Local Euler Factor Matching via Projected Orbital Integrals: From Selberg Kernels to L-Functions of Elliptic Curves

We prove the Local Euler Matching Proposition for non-CM modular elliptic curves on compact Shimura curves, resolving the central conditional gap in the projected trace formula program. Let E/ℚ be a non-CM modular elliptic curve of conductor N, with associated automorphic representation π_E on GL₂(𝔸). Let B/ℚ be a definite quaternion algebra of discriminant Δ_B coprime to N, and let π_B = JL(π_E) be the Jacquet–Langlands transfer.
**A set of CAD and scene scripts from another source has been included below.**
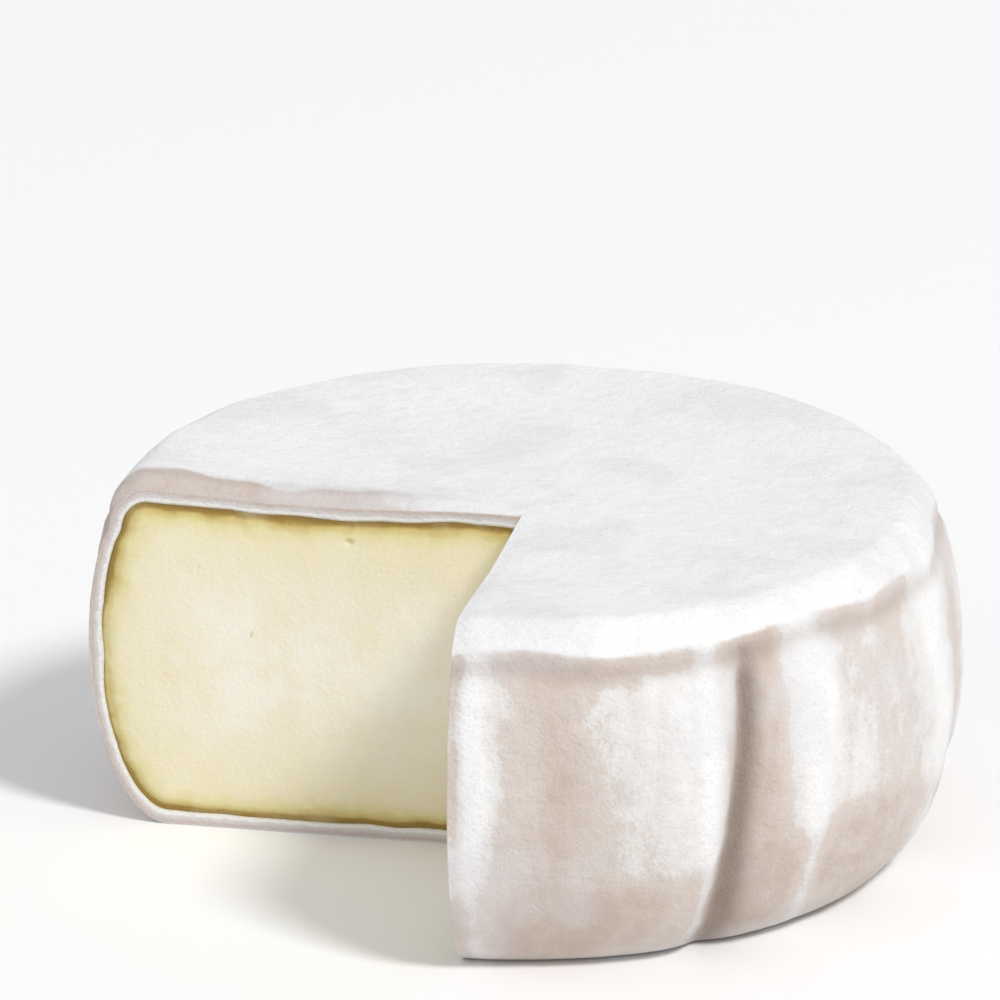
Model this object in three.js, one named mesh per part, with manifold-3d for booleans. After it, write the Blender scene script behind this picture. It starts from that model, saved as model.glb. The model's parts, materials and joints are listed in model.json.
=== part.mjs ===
// A small white-mould cheese wheel with one large piece cut out of it.
// The wheel is a low drum with a bellied side, a soft shoulder and foot, and a crease down the front of its side.
// It is two layers: the rind that has grown all over it, and the paste inside, which shows on the two cut faces.
// Millimetres, +Z up. The wheel stands on Z = 0 round the Z axis, and the cut opens towards -X -Y.
import * as THREE from "three";
import { mergeVertices } from "three/addons/utils/BufferGeometryUtils.js";
import Module from "manifold-3d";

// The drum.
const WHEEL_RADIUS = 62.5; // at the belly, the widest ring of the side
const WHEEL_HEIGHT = 51; // in the middle of the top
const BELLY_HEIGHT = 26.5; // how high the widest ring is
const SHOULDER_REACH = 8.5; // how far in from the belly the top starts to turn down
const FOOT_REACH = 11.5; // how far in from the belly the wheel lifts off its flat underside
const CORNER_FULLNESS = 0.55; // of the shoulder and the foot: 0 is a chamfer and 1 is square

// How the soft wheel has settled.
const FLAT_RADIUS = 30; // the middle of the top, which is level
const RIM_RISE = 0.8; // how much higher the top is at its rim
const LOBE_RISE = 0.4; // how much higher again beside the first cut
const LOBE_ANGLE = 178; // degrees from +X
const LOBE_SPREAD = 50; // degrees either way
const CREASE_ANGLE = 309; // degrees from +X, at half height
const CREASE_SLANT = 4; // degrees that it turns from the foot to the shoulder
const CREASE_DEPTH = 2;
const CREASE_WIDTH = 5; // from its middle to where it is a third as deep

// The layers.
const RIND = 2; // the rind's thickness
const LAYER_GAP = 0.3; // between the rind's inside and the paste

// The piece cut out: two upright cuts at a right angle, which meet at the apex, short of the wheel's middle.
const APEX_X = 1.5;
const APEX_Y = -8.9;
const CUTTER_OVERRUN = 10; // how far the cutter reaches past the wheel

// Facets.
const TURN_STEPS = 72;
const CURVE_STEPS = 7;
const TOP_STEPS = 3;

const RIND_COLOUR = 0xe9e2dc;
const PASTE_COLOUR = 0xf1e9c6;

const wasm = await Module();
wasm.setup();

// A rounded corner of the drum's outline, between a level edge and the upright belly.
function corner(edgeRadius, edgeHeight, belly) {
  const { lerp } = THREE.MathUtils;
  return new THREE.CubicBezierCurve(
    new THREE.Vector2(edgeRadius, edgeHeight),
    new THREE.Vector2(lerp(edgeRadius, belly, CORNER_FULLNESS), edgeHeight),
    new THREE.Vector2(belly, lerp(BELLY_HEIGHT, edgeHeight, CORNER_FULLNESS)),
    new THREE.Vector2(belly, BELLY_HEIGHT),
  ).getPoints(CURVE_STEPS);
}

// The drum's outline from the axis at the foot to the axis at the top, set in from its surface by inset.
function outline(inset) {
  const belly = WHEEL_RADIUS - inset;
  const top = WHEEL_HEIGHT - inset;
  const topRadius = WHEEL_RADIUS - SHOULDER_REACH;
  const foot = corner(WHEEL_RADIUS - FOOT_REACH, inset, belly);
  const shoulder = corner(topRadius, top, belly).reverse();
  const points = [new THREE.Vector2(0, inset), ...foot, ...shoulder.slice(1)];
  for (let i = 1; i <= TOP_STEPS; i++) {
    points.push(new THREE.Vector2(THREE.MathUtils.lerp(topRadius, FLAT_RADIUS, i / TOP_STEPS), top));
  }
  points.push(new THREE.Vector2(0, top));
  return points;
}

// Moves a point of the round drum to where it lies once the wheel has settled.
function settle(point) {
  const radius = Math.hypot(point.x, point.y);
  const angle = THREE.MathUtils.radToDeg(Math.atan2(point.y, point.x));
  const height = point.z / WHEEL_HEIGHT;
  const turnFrom = (direction) => THREE.MathUtils.euclideanModulo(angle - direction + 180, 360) - 180;

  const lobe = Math.exp(-((turnFrom(LOBE_ANGLE) / LOBE_SPREAD) ** 2));
  const towardsRim = THREE.MathUtils.smoothstep(radius, FLAT_RADIUS, WHEEL_RADIUS - SHOULDER_REACH);
  const rise = (RIM_RISE + LOBE_RISE * lobe) * towardsRim * height;

  const middle = CREASE_ANGLE + CREASE_SLANT * (height - 0.5);
  const beside = THREE.MathUtils.degToRad(turnFrom(middle)) * WHEEL_RADIUS;
  const depth = CREASE_DEPTH * Math.exp(-((beside / CREASE_WIDTH) ** 2)) * towardsRim;

  const scale = radius > depth ? (radius - depth) / radius : 1;
  return point.set(point.x * scale, point.y * scale, point.z + rise);
}

// A closed geometry as a solid that can be cut.
function solidOf(geometry) {
  geometry.deleteAttribute("normal");
  geometry.deleteAttribute("uv");
  const merged = mergeVertices(geometry, 1e-4);
  return new wasm.Manifold(
    new wasm.Mesh({
      numProp: 3,
      vertProperties: new Float32Array(merged.attributes.position.array),
      triVerts: new Uint32Array(merged.index.array),
    }),
  );
}

function geometryOf(solid) {
  const mesh = solid.getMesh();
  const geometry = new THREE.BufferGeometry();
  geometry.setAttribute("position", new THREE.BufferAttribute(mesh.vertProperties, 3));
  geometry.setIndex(new THREE.BufferAttribute(mesh.triVerts, 1));
  geometry.computeVertexNormals();
  return geometry;
}

// The whole settled wheel, set in from its surface by inset.
function drum(inset) {
  const geometry = new THREE.LatheGeometry(outline(inset), TURN_STEPS).rotateX(Math.PI / 2);
  const places = geometry.getAttribute("position");
  const point = new THREE.Vector3();
  for (let i = 0; i < places.count; i++) {
    settle(point.fromBufferAttribute(places, i));
    places.setXYZ(i, point.x, point.y, point.z);
  }
  return solidOf(geometry);
}

// What the two cuts take away: all of the wheel that lies on the -X -Y side of the apex.
function cutOut() {
  const reach = 2 * WHEEL_RADIUS + CUTTER_OVERRUN;
  const height = WHEEL_HEIGHT + RIM_RISE + LOBE_RISE + 2 * CUTTER_OVERRUN;
  const block = new THREE.BoxGeometry(reach, reach, height);
  block.translate(APEX_X - reach / 2, APEX_Y - reach / 2, height / 2 - CUTTER_OVERRUN);
  return solidOf(block);
}

function layer(name, solid, color, roughness) {
  const material = new THREE.MeshStandardMaterial({ color, roughness, metalness: 0 });
  const mesh = new THREE.Mesh(geometryOf(solid), material);
  mesh.name = name;
  return mesh;
}

const cut = cutOut();
const rind = drum(0).subtract(drum(RIND)).subtract(cut);
const paste = drum(RIND + LAYER_GAP).subtract(cut);

const wheel = new THREE.Group();
wheel.add(layer("rind", rind, RIND_COLOUR, 0.9));
wheel.add(layer("paste", paste, PASTE_COLOUR, 0.5));

export default wheel;
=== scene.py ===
import json
import math

import bmesh
import bpy
import numpy as np
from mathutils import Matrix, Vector, noise


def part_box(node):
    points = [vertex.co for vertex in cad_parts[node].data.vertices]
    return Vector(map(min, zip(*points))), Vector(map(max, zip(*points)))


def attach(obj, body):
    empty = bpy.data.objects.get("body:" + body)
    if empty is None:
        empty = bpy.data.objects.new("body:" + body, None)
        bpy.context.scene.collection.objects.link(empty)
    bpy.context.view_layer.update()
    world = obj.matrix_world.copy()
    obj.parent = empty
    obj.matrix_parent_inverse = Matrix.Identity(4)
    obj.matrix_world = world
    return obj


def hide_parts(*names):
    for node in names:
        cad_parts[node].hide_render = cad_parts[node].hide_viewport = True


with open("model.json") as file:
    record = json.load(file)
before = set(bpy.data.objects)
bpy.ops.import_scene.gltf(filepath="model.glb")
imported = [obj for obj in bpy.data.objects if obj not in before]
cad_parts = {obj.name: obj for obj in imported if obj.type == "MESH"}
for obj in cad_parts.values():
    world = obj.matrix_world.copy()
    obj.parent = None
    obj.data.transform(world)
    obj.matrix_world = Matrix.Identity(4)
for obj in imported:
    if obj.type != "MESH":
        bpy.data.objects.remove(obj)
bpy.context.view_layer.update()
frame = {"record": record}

# The camera: a long lens, a little above the wheel and to the right of the cut, so that it looks into the
# cut and almost straight at its first face. It is level, and sharp all over.
CAMERA_TURN = math.radians(11.3)
CAMERA_RISE = math.radians(19.5)
CAMERA_DISTANCE = 1.766
LENS_MM = 445.5
NEAREST_SEEN, FARTHEST_SEEN = 0.1, 50
AIM_HEIGHT = 0.0465
AIM_RIGHT, AIM_UP = -0.0034, 0.0032  # from the wheel's axis at that height

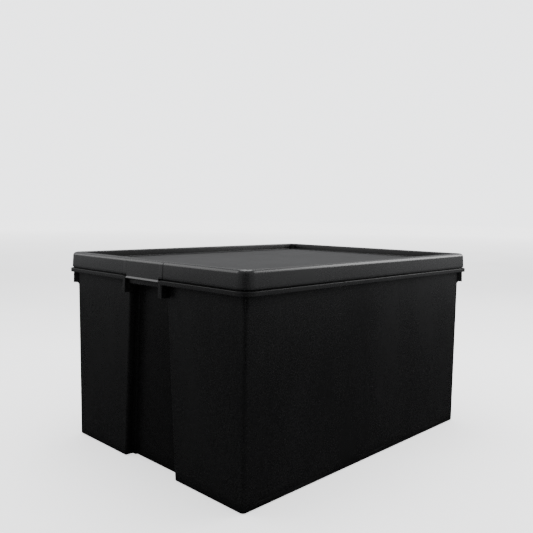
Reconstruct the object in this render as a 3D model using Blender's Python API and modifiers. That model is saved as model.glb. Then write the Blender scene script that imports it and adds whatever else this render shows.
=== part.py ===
"""Heavy-duty storage tote: a tapered tub with a press-on lid, each one injection moulding.

Metres, +Z up. The origin is the centre of the footprint, on the floor. X runs along the length.

Every level section of both mouldings is one outline grown outwards by an offset. Offset 0 is the outer
face of the tub's wall at the height of the rim bead. A moulding is a loft through such sections.
"""

import math
from typing import NamedTuple

import bmesh
import bpy
from mathutils import Matrix, Vector

# --- Overall ------------------------------------------------------------------------------------
LENGTH = 0.800  # over the rim bead
WIDTH = 0.600
HEIGHT = 0.425  # floor to the top of the lid

# --- Tub wall and foot ----------------------------------------------------------------------------
WALL = 0.0032
CORNER_RADIUS = 0.009
DRAFT_RUN = 0.0085  # how far each wall leans in, from the bead down to the floor
FOOT_ROUND = 0.003
FOOT_WIDTH = 0.012
FOOT_HEIGHT = 0.004  # the middle of the base stands this far off the floor
FLOOR_THICKNESS = 0.0035
FLOOR_ROUND = 0.006

# --- Channel down the middle of each end ----------------------------------------------------------
CHANNEL_HALF_TOP = 0.0605
CHANNEL_HALF_FOOT = 0.0845
LAND_DEPTH = 0.0175  # the channel's side walls stop at a narrow land
LAND_WIDTH = 0.009
CHANNEL_DEPTH = 0.022  # the land steps down to the channel's floor
SIDE_DRAFT = 0.001
MOUTH_ROUND = 0.004
ROOT_ROUND = 0.002
STEP_ROUND = 0.0015

# --- Rim: a web, a turned-down lip, and a bead that stands out below the lid ------------------------
BEAD_TIP = 0.0175
BEAD_TOP_Z = 0.388
BEAD_BOTTOM_Z = 0.379
BEAD_ROUND = 0.001
LIP_FACE = 0.0106
LIP_LEAN = 0.001  # the lip leans in by this much between the bead and the web
LIP = 0.0025
RIM_TOP_Z = 0.405
RIM_ROUND = 0.003
RIM_WEB = 0.003
INNER_EDGE = 0.0008  # chamfer where the web meets the inside of the wall

# --- Handle: the rim bridges the channel, and two ears frame the opening -----------------------------
GRIP_FACE = 0.0100  # the lip over the channel: set back behind the bead, and deeper
GRIP_BOTTOM_Z = 0.372
GRIP_TURN = 0.005  # the lip's courses part over this height
EAR_INNER = 0.057
EAR_OUTER = 0.069
EAR_FACE = 0.0172
EAR_ROOT = -0.0195  # the ears reach back into the channel's land
EAR_WALL_ROOT = -0.0016  # and, beside the channel, into the end wall
MOUTH_CORE = 0.0642  # middle of the channel's side wall at the ears
RIB_BOTTOM_Z = 0.353
RIB_HEEL = 0.0035  # radius that runs the foot of a corner rib into the wall
RIB_ROOT = -0.0025  # how deep a corner rib is buried in the wall
RIB_TOP_Z = 0.4035
CORNER_RIB_FACE = 0.0115
CORNER_RIB_THICKNESS = 0.003

# --- Lid ------------------------------------------------------------------------------------------
LID_SKIN = 0.0025
SKIRT_BOTTOM_Z = 0.3904
SKIRT_FACE = 0.0140
SKIRT_LEAN = 0.0012
RIDGE_ROUND = 0.008
TRAY_Z = 0.409
TRAY_INSET = 0.007
TRAY_LEAN = 0.0015
TRAY_ROUND = 0.003
TRAY_CORNER = 0.008
FIELD_INSET = 0.055  # the raised middle of the tray clears the foot of a tote stacked on it
FIELD_RISE = 0.0025
FIELD_SLOPE = 0.004
FIELD_CORNER = 0.030
SEAT_GAP = 0.0004
SEAT_RIB_THICKNESS = 0.0025
SEAT_RIBS_LONG = (0.06, 0.18, 0.30)  # along one half of a long side
SEAT_RIBS_END = (0.13, 0.21)  # along one half of an end

# --- Grip pad and apron on each end of the lid -------------------------------------------------------
PAD_HALF_WIDTH = 0.0665
PAD_PROUD = 0.0012
APRON_HALF_WIDTH = 0.0560  # below the pad, between the ears
APRON_BOTTOM_Z = 0.3831
APRON_FACE = 0.0172
APRON_EDGE = 0.0010
APRON_TOP_Z = 0.3874
EDGE_RUN = 0.0004  # how quickly the pad and the apron step in and out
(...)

For every finite place v, we construct an explicit admissible Selberg kernel f(π_B,v,s) such that the stable orbital integral satisfies SO(γ_v, f(π_B,v,s)) = −(d/ds) log L_v(E,s) at all unramified spherical places v ∤ NΔ_B, with explicit correction terms at the finitely many ramified places. We simultaneously prove the admissibility lemmas showing that the composed kernel f(π_B,s) = f(π_B) ∗ Φ_s(Δ) belongs to the Harish–Chandra Schwartz class for the compact Selberg trace formula. Together with the global arithmetic surface torsion results of the companion papers, this completes the analytic foundation of the non-CM Euler product identity log T_A^(2)(π_B) = −[(d/ds) log L(E,s)] at s = 1 + κ_E, where κ_E is an explicit archimedean–ramification correction.